The consequences were as brutal as they were predictable. People living on the streets faced exorbitant fines and the heartbreak of having their possessions seized and destroyed, including vital documents like birth certificates and IDs that are often essential to the journey out of homelessness. In one heart-wrenching instance, a mother's grief was compounded as the city callously disposed of her son's ashes.

Fortunately, the District Court recognized the inherent cruelty in these ordinances, deeming them violations of the Eighth Amendment's prohibition against cruel and unusual punishment because "homeless persons have nowhere to shelter and sleep in the City other than on the streets or in parks." The Ninth Circuit upheld this ruling, affirming that "the anti-camping ordinances are unconstitutional ... unless there is some place, such as shelter, they can lawfully sleep."

This legal stance is not novel; it follows precedents dating back to 2006, when the Ninth Circuit similarly ruled that "the Eighth Amendment prohibits the City from punishing involuntary sitting, lying, or sleeping on public sidewalks that is an unavoidable consequence of being human and homeless without shelter in the City of Los Angeles."

From all the sound and fury emanating from various local elected officials about this ruling, you would think that their hands have been severely tied. That is not the case. Time, place, and manner restrictions are still permissible.

Courts have consistently affirmed that cities can regulate sleeping in public, provided that viable alternatives for sleeping exist. For example, recent cases in Oakland and Hawaii have permitted eviction from specific public areas when other places are readily available where homeless individuals can sleep.

Some jurisdictions have risen to the challenge, by expanding shelter capacity. For example, Whittier, California responded to litigation by agreeing to build 139 additional shelter beds so that it could then enforce its curfew and anti-camping laws.

At last week's oral arguments, some Justices expressed concern about the Grants Pass ordinances. As Justice Sotomayor stated "Where do we put them if every city, every village, every town lacks compassion and passes a law identical to this? Where are they supposed to sleep? ... What's so complicated about letting someone somewhere sleep with a blanket in the outside if they have nowhere to sleep?"

Other justices seemed less concerned about this outcome and more focused on whether camping while homeless was "conduct" that Grants Pass could punish, or a "status" that triggered Eighth Amendment protections under prior caselaw.

Others expressed concern, as Justice Alito put it, about how "this is going to be administered on a daily basis." Justice Roberts noted that while "this is a serious policy problem ... [w]hy would you think these nine people are the best people to judge and weigh those policy judgments." Similarly, Justice Kagan noted that "these are tough judgments--and usually they're the kind of judgments that we think of as municipal officials making." Some Justices even asked whether Oregon law should address this situation, rather than relying on the US Constitution.

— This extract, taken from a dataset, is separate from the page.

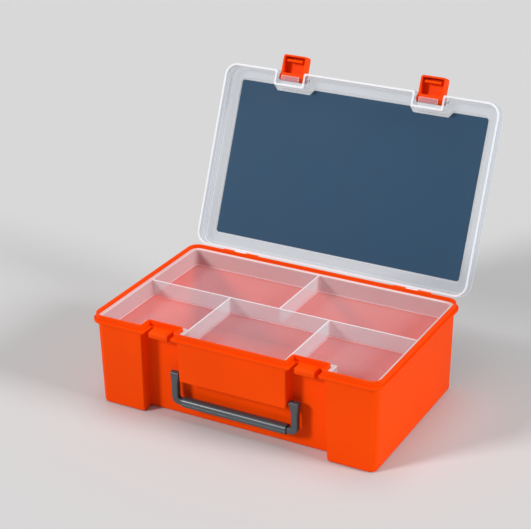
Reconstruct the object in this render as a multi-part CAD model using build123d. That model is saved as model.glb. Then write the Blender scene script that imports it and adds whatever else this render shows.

But this is the exact sort of case that the US Constitution is designed to address. As Kelsi Corkran, who argued this case for the class challenging the Grants Pass ordinances noted: "Our history and tradition as a country is to emphatically reject any sort of local legislative scheme that has the effect of pushing the burdens of poverty or indigency into other communities. It's woven throughout our Constitution."

The Ninth Circuit's ruling is straightforward and grounded in well-established precedent for what should be an uncontroversial concept: everyone has a right to sleep. Punishing individuals for sleeping on public land when no alternative exists is a violation of basic human dignity.

To hold otherwise would be to embrace the criminalization of homelessness and to allow cities to attempt to address homelessness by sweeping folks out of town. Pushing the problem down the road is a misguided approach that fails both morally and practically.

As we await the Supreme Court's decision, we must all reaffirm our commitment to compassionate, effective solutions to homelessness. Criminalization and displacement are not solutions; they are moral failures. I hope that we are better than that. We shall see.